I can recycle the interpolated values of the intersection points along edges, in an array, although I will have to recalculate all the points again in the complicated loop, because the values of the points I used to decide bit numbers that reference values in the vertex table. That confuses me! I thought that once I have the edge intersection values, I could use those directly to get the triangle tables, without having to calculate the points all over again!
in fact no.
anyway, here is another bit of information with someone that already did it, if only it was readable!
http://www.new-npac.org/projects/sv2all/sv2/vtk/patented/vtkImageMarchingCubes.cxx
scroll to this line: Cubes are responsible for edges on their min faces.
A simple way to reduce edge calculations in the way you are suggesting is to compute cubes one axis aligned plane at a time.
If you kept all of the cubes, with their edges, in memory, it would be easy to compute each edge only once and to find adjacent edges by indexing. However, you usually don't want to keep all the cubes in memory at once because of the space requirements.
A solution to this is to compute one plane of cubes at a time. i.e. an axis aligned cross-section, starting from one side and progressing to the opposite side. You then only need to keep at most two full planes of cubes in memory at a time. As you move through each plane you can reference shared edges in the previous plane and previously computed cubes in the current plane. As you move to the next plane you can deallocate the plane you will no longer need.
Edit: This article discusses doing just what I suggest:
http://alphanew.net/index.php?section=articles&site=marchoptim&lang=eng
Funny, because when I implemented my own MCs I came up with similar solution.
When you start working with MCs you treat them as a distinct cubes but if you want to go for high performance you'll need to create entire mesh as a whole, and creating vertex indices etc. is not so easy here.

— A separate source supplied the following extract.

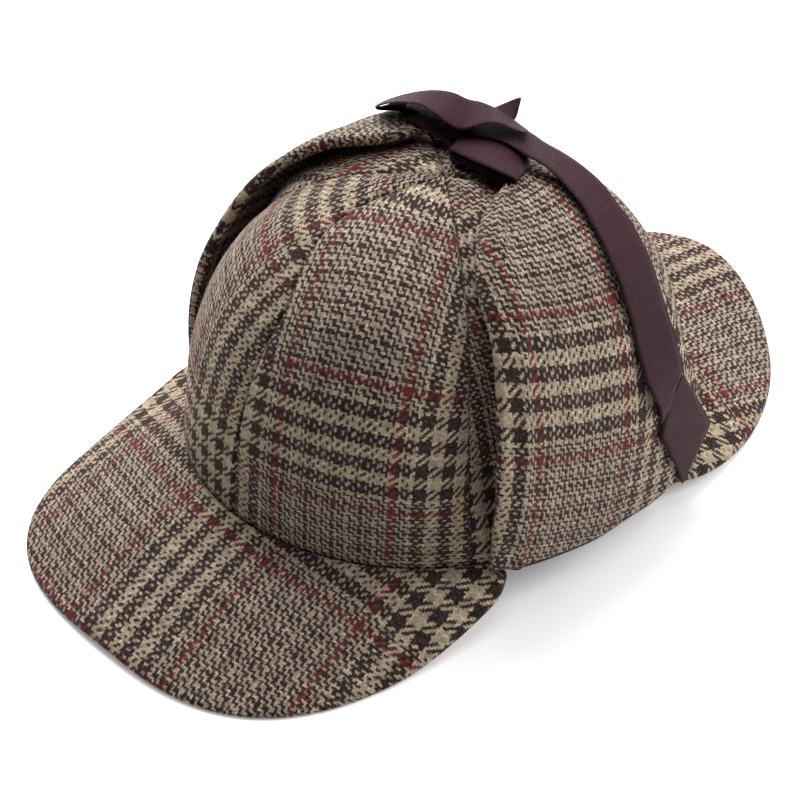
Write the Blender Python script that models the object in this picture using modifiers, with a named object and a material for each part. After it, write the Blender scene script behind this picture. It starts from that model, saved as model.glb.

It gets even more interesting when you want to add smooth per-vertex normals :).
To solve this I created a simple index cache mechanism to store vertex indices for each edge.
Then, for each computed edge I have cube position x,y,z and edge index and I do as follows:
For each axis:
if the edge is on '+' side of axis:
replace edge index with its '-' side sibling
increment cube position along axis
This simple operation gives me the correct cube position, and edge index of 0,1,2. Then I compute a total cache index from x,y,z,edgeIndex values with simple bit rotations.
When I have cache index I check if it's bigger than -1. If it is then there was an already computed vertex at this edge and I can reuse it. If it's -1 I need to create a new vertex and store its index in the cache. This way you'll compute each vertex only once, and you can even add a normal value shared between every triangle containing your vertex.
Yes, I think I do it similar to kolenda. I have a struct with 5 ints: (cube)index and 4 vertexindices (A, B, C, D).
for the most inner loop (x), I have just lastXCache and nextXCache. On the 4 edges pointing in the -x direction, i ask if lastXCache.A != -1 and if so, assign the previously calculated value, etc.
In the +x direction I store calculated vertices in nextXCache. when cube is done: lastXCache = nextXCache;
For y and z direction it needs to be a list (unity term for mutable array), next y is next row (so sizex) and next z is the next plane (so sizex * sizey)
only diadvantage is that this way it has to run cube after cube, so serially. But you can calculate different chunks in parallel.
Another way I thought of that could be more parallel would need 2 passes: 1. calculate 3 edges every cube, when 1 is done -> 2. draw the triangles.
Don't really know what is better, but the way it actually works seems to be fast enough. even better with unity jobs. Create one IJob for 1 chunk/mesh.